Cook up a pot of healthier “refried” beans to serve as a side dish, to fill burritos, or to top nachos.
Traditional refried beans are cooked pinto beans that are mashed and fried in oil, often times lard. They are uber-tasty when made homemade; mediocre when they come in a can. But, beans in any form are such a good cheap eat. It behooves you to include them in your pantry.
I’ve recounted before for you how cooking dried beans is the cheaper alternative. I stand by that statement, also acknowledging that the convenience of the can is one that I love and am drawn to like a moth to a flame. Cooking your own beans can be cheaper, healthier, and just as tasty — if not moreso — than opening a can. Plus, you don’t have all the additives/BPA issues that come with canned products.
The trick to tasty beans is long soaking, slow cooking, and a bit of seasoning. You can leave the beans whole or mash them up for refried beans. Sometimes I stir in some olive oil for extra flavor, but I’ve found that you don’t really need it, especially if you’re going to serve the beans with other things like cheese, salsa, sour cream, etc.
This recipe for healthier “refried” beans is easy and delicious. It takes time, but virtually no effort.
One pound of dried pintos costs less than a dollar at my local store. You can get a lower price if you purchase beans in bulk. That pound makes the equivalent of three to four cans of beans, making it a super great deal, about 33cents/can-size portion.
Store the beans in 2-cup portions in plastic containers with lids or pint-size freezer bags and store them in the freezer. You replace the convenient can with a tastier, cheaper, and healthier homemade alternative.
Recipes for refried beans:
Once you’ve got your beans, you’ve got a whole world of recipes to use them in. Here are some of our favorites:
- Green Chile Burritos
- Chicken, Bean, and Cheese Burritos for the Freezer
- Beans and Rice
- Simple Bean Tostadas
Tools to make the job easier:
- A great slow cooker – I’ve never done any real research when purchasing a machine. Mine have been whatever Target had on hand when I happened to go there. I have two Crockpots (a 5-qt round and a 6-qt oval so oval that it’s not made anymore, but this is similar) and one small Proctor Silex. I just bought this 4-quart machine for $17 shipped!
- A potato masher – for chunkier beans
- An immersion blender – for smoother beans
- plastic, BPA-free, canning jars
Healthier "Refried" Beans
- 1 lb dry pinto beans sorted, rinsed, and soaked overnight or up to 24 hours
- 1 tbsp onion powder
- 1 tbsp chili powder
- 1 1/4 tsp salt or more to taste
To Cook in the Slow Cooker:
- Drain and rinse the soaked beans and place them in a 5-quart slow cooker. Add 8 cups of water. The beans should be covered by about 2 inches of water. Cover and cook 6 to 12 hours on LOW. (I like to do this overnight.)

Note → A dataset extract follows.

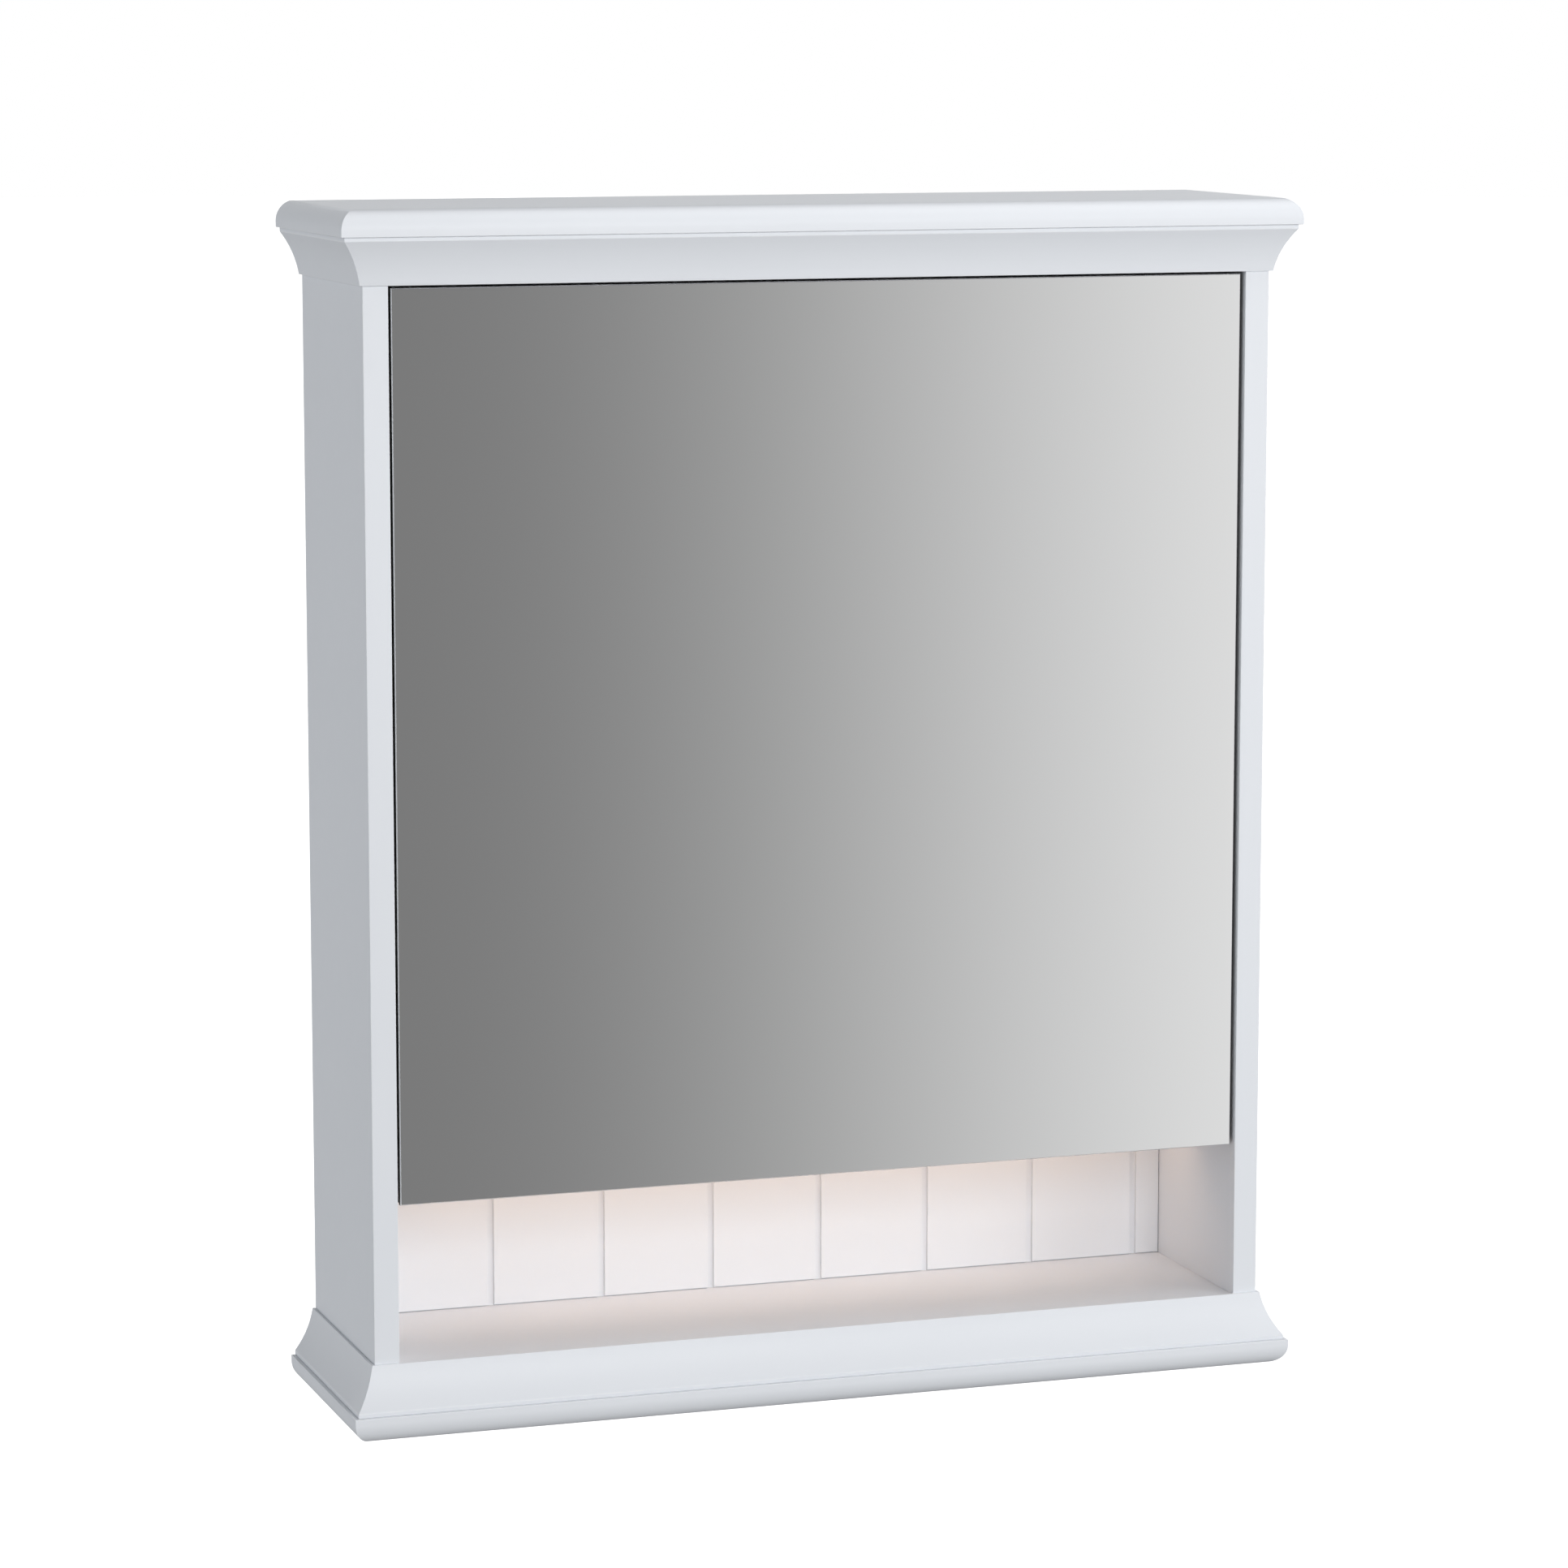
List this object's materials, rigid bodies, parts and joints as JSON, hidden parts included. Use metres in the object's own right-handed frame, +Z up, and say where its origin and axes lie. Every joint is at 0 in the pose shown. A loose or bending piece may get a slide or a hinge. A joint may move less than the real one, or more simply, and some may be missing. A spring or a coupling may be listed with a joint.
{
  "type": "hanging wall cabinet",
  "caption": "White bathroom wall cabinet with a cove crown and base, an inset mirror door and a lit open niche.",
  "frame": {"origin": "centre of the wall-side face of the upper rear rail, midway between the two wall plates, on the wall plane", "axes": "+X to the right seen from the front, +Y into the wall, +Z up; the front looks along -Y"},
  "size_m": [0.6258, 0.1705, 0.7577],
  "materials": {
    "painted_board": "satin white paint on fibreboard",
    "raw_board": "bare fibreboard",
    "dark_edging": "dark brown edge band",
    "mirror_glass": "silvered glass with polished chamfer",
    "clear_glass": "clear toughened glass with ground edges",
    "dowel_wood": "bare beech",
    "zinc_steel": "bright zinc plate",
    "cast_zinc": "die-cast zinc",
    "nickel_steel": "nickel plate",
    "anodised": "satin anodised",
    "opal_plastic": "opal light diffuser",
    "white_plastic": "moulded satin",
    "circuit_board": "white solder mask",
    "clear_bumper": "soft silicone"
  },
  "bodies": {
    "cabinet": {"back_panel": "painted_board", "base_board": "painted_board", "base_moulding_front": "painted_board", "base_moulding_left": "painted_board", "base_moulding_right": "painted_board", "base_packers": "raw_board", "base_screws": "zinc_steel", "cam_bolts": "zinc_steel", "cam_discs": "cast_zinc", "cap_board": "painted_board", "cap_screws": "zinc_steel", "carcass_dowels": "dowel_wood", "compartment_floor": "painted_board", "crown_moulding_front": "painted_board", "crown_moulding_left": "painted_board", "crown_moulding_right": "painted_board", "crown_packers": "raw_board", "driver_screws": "zinc_steel", "glass_shelf_lower": "clear_glass", "glass_shelf_upper": "clear_glass", "hanger_adjusting_screws": "zinc_steel", "hanger_body_left": "zinc_steel", "hanger_body_right": "zinc_steel", "hanger_covers": "white_plastic", "hanger_hook_left": "zinc_steel", "hanger_hook_right": "zinc_steel", "hinge_arm_lower": "nickel_steel", "hinge_arm_screws": "nickel_steel", "hinge_arm_upper": "nickel_steel", "hinge_plate_lower": "nickel_steel", "hinge_plate_screws": "nickel_steel", "hinge_plate_upper": "nickel_steel", "led_board": "circuit_board", "led_diffuser": "opal_plastic", "led_driver": "white_plastic", "led_end_caps": "white_plastic", "led_profile": "anodised", "niche_floor": "painted_board", "rear_rail_bottom": "raw_board", "rear_rail_top": "raw_board", "shelf_pins": "nickel_steel", "side_panel_left": "painted_board", "side_panel_right": "painted_board", "top_panel": "painted_board", "wall_plate_left": "zinc_steel", "wall_plate_right": "zinc_steel"},
    "door": {"door_edging": "dark_edging", "door_panel": "painted_board", "door_mirror": "mirror_glass", "door_bumpers": "clear_bumper", "hinge_cup_lower": "nickel_steel", "hinge_cup_upper": "nickel_steel", "hinge_pin_lower": "nickel_steel", "hinge_pin_upper": "nickel_steel", "hinge_cup_screws": "nickel_steel"}
  },
  "joints": [
    {"name": "door_hinge", "type": "hinge", "parent": "cabinet", "child": "door", "pos_m": [0.264, -0.1433, -0.248], "axis": [0, 0, 1], "range_deg": [0, 100]}
  ]
}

To Cook in a Pan on the Stovetop:
- Drain and rinse the soaked beans and place them in a large stockpot. Add 8 cups of water. The beans should be covered by about 2 inches of water. Bring to a boil. Once bubby, reduce the heat to simmer, and cookon low heat, covered for 2 to 3 hours, or until very tender.
Once the beans are cooked:
- Drain the beans and mash them to the texture you prefer. Add water to thin it to your desired consistency.
- Stir in onion powder, chili powder, and salt. Adjust seasonings to taste.
Promptly store leftovers in an airtight container in the refrigerator, for up to 3 days.
Nutritional values are approximate and based on 1/2 cup.